Tester stands up for disabled veterans in economic stimulus debate

Senator wants to makes sure ‘veterans are not forgotten’

(WASHINGTON, D.C.) – Senator Jon Tester today stood up for the nation's 250,000 disabled veterans by demanding that they be included in the economic stimulus proposal now working its way through the Senate.

Tester, a member of the Senate Veterans Affairs Committee, took to the Senate floor this morning to voice support for a plan by Senator Max Baucus to stimulate the economy by sending tax rebates to Americans.

Baucus, who authored the plan as Chairman of the Senate Finance Committee, would give a $500 rebate to all disabled veterans who have no incomes other than their disability benefits.

"We must not forget America's disabled veterans in this debate," Tester said on the Senate floor.  "I assure my colleagues that these veterans feel the pinch of higher gas prices, heating costs—and everything else in between—just as much as any other household struggling along on a fixed income."

Regardless of what happens with the Senate's current version of the economic stimulus proposal, Tester said he will fight to include a rebate for disabled veterans in the final version.

"The way we treat those who have fought for our freedom and our nation says a great deal about our society," Tester said.  "Because when it comes to veterans, we're not talking about a handout.  We're talking about a country honoring our promise we made to our servicemen and women."

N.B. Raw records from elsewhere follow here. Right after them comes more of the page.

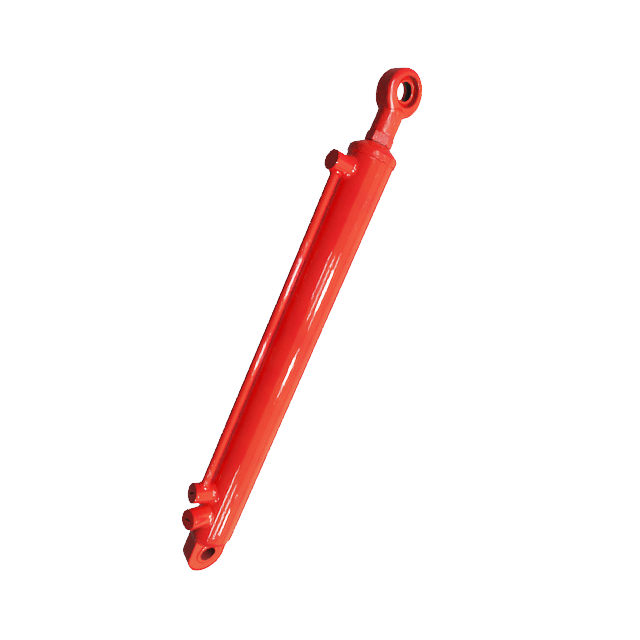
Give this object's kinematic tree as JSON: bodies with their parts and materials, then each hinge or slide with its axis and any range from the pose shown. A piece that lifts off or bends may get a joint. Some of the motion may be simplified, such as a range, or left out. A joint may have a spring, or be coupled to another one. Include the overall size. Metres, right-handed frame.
{
  "type": "double-acting hydraulic cylinder",
  "caption": "Welded double-acting hydraulic cylinder with a plain base eye, a spherical-bearing rod eye, side ports near the base and a transfer pipe to the rod end.",
  "frame": {"origin": "centre of the base eye's pin hole", "axes": "+Z along the barrel to the rod eye, Y along both pins, port bosses and transfer pipe towards -X"},
  "size_m": [0.1021, 0.073, 0.8195],
  "materials": {
    "barrel_paint": "gloss enamel, sprayed over the whole welded barrel",
    "forged_paint": "gloss enamel over a rough forging",
    "weld_paint": "gloss enamel over rippled weld bead",
    "rod_chrome": "hard chrome, ground and polished",
    "turned_steel": "turned, lightly oiled",
    "bearing_steel": "ground bearing steel, greased",
    "spring_steel": "phosphated spring steel",
    "seal_rubber": "matt nitrile rubber",
    "seal_polyurethane": "satin polyurethane",
    "backup_plastic": "PTFE, waxy",
    "guide_composite": "fabric-filled phenolic, matt"
  },
  "bodies": {
    "barrel": {"barrel_tube": "barrel_paint", "base_cap": "barrel_paint", "base_lug": "barrel_paint", "base_bush": "barrel_paint", "base_seam_weld": "barrel_paint", "base_lug_weld": "weld_paint", "rod_side_boss": "barrel_paint", "rod_side_boss_weld": "weld_paint", "port_a_boss": "barrel_paint", "port_a_boss_weld": "weld_paint", "port_b_boss": "barrel_paint", "port_b_boss_weld": "weld_paint", "transfer_pipe": "barrel_paint", "pipe_top_weld": "weld_paint", "pipe_bottom_weld": "weld_paint", "head_gland": "barrel_paint", "gland_oring": "seal_rubber", "gland_backup_ring": "backup_plastic", "rod_guide": "guide_composite", "rod_seal": "seal_polyurethane", "wiper_seal": "seal_polyurethane"},
    "port_a_washer": {"port_a_seal": "seal_rubber"},
    "port_a_screw": {"port_a_plug": "barrel_paint"},
    "port_b_washer": {"port_b_seal": "seal_rubber"},
    "port_b_screw": {"port_b_plug": "barrel_paint"},
    "piston_seals": {"piston_seal": "seal_polyurethane", "lower_wear_ring": "guide_composite", "upper_wear_ring": "guide_composite"},
    "rod": {"piston_rod": "rod_chrome", "piston": "turned_steel", "piston_oring": "seal_rubber", "piston_nut": "turned_steel", "jam_nut": "barrel_paint", "rod_eye": "forged_paint", "bearing_outer_ring": "bearing_steel", "bearing_circlip": "spring_steel"},
    "ball": {"bearing_ball": "bearing_steel"}
  },
  "joints": [
    {"name": "rod_slide", "type": "slide", "parent": "barrel", "child": "piston_seals", "axis": [0, 0, 1], "range_m": [0, 0.48]},
    {"name": "rod_turn", "type": "hinge", "parent": "piston_seals", "child": "rod", "pos_m": [0, 0, 0.1], "axis": [0, 0, 1], "continuous": true},
    {"name": "ball_tilt", "type": "hinge", "parent": "rod", "child": "ball", "pos_m": [0, 0, 0.755], "axis": [1, 0, 0], "range_deg": [-7, 7]},
    {"name": "port_a_out", "type": "slide", "parent": "barrel", "child": "port_a_washer", "axis": [-1, 0, 0], "range_m": [0, 0.0121]},
    {"name": "port_a_turn", "type": "hinge", "parent": "port_a_washer", "child": "port_a_screw", "pos_m": [-0.064, 0, 0.109], "axis": [-1, 0, 0], "range_deg": [0, 3240]},
    {"name": "port_b_out", "type": "slide", "parent": "barrel", "child": "port_b_washer", "axis": [-0.9759, -0.2181, 0], "range_m": [0, 0.0121]},
    {"name": "port_b_turn", "type": "hinge", "parent": "port_b_washer", "child": "port_b_screw", "pos_m": [-0.06246, -0.01396, 0.073], "axis": [-0.9759, -0.2181, 0], "range_deg": [0, 3240]}
  ],
  "couplings": [
    {"joint": "port_a_out", "follows": "port_a_turn", "m_per_rad": 0.00021279},
    {"joint": "port_b_out", "follows": "port_b_turn", "m_per_rad": 0.00021279}
  ]
}
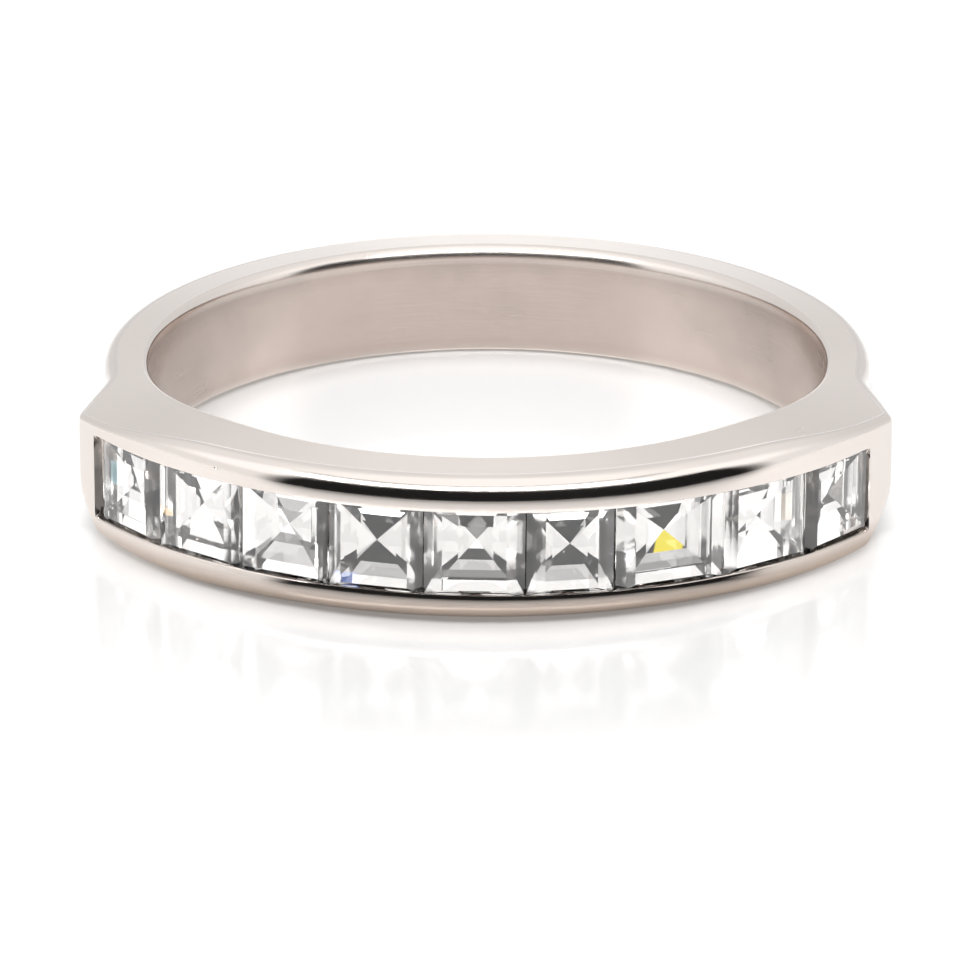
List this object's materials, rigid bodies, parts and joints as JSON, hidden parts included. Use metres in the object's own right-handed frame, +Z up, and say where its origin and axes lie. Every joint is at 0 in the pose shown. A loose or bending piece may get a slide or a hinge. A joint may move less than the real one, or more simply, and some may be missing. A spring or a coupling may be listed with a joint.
{
  "type": "half eternity ring",
  "caption": "Half eternity finger ring: polished white gold band with a wider head whose channel holds a row of square step-cut stones.",
  "frame": {"origin": "on the axis of the finger hole, in the plane of the head's lower side, which lies on the floor", "axes": "+Z up along the finger hole, -Y towards the head and its stones, +X to the right seen from the head"},
  "size_m": [0.02, 0.0202, 0.0036],
  "materials": {
    "white_gold": "polished 18 carat white gold",
    "diamond": "clear, faceted and polished"
  },
  "bodies": {
    "root": {"band": "white_gold", "stone_1": "diamond", "stone_2": "diamond", "stone_3": "diamond", "stone_4": "diamond", "stone_5": "diamond", "stone_6": "diamond", "stone_7": "diamond", "stone_8": "diamond", "stone_9": "diamond"}
  },
  "joints": []
}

In addition to giving rebates to disabled veterans, Baucus' proposal also gives a flat $500 rebate to any American reporting $3000 of income on their 2007 tax return—including wages, Social Security income or self-employment income.  Rebates would be doubled to $1,000 for married couples filing jointly, and families would receive an additional $300 per child under age 17.  Twenty million seniors would also receive $500 rebates.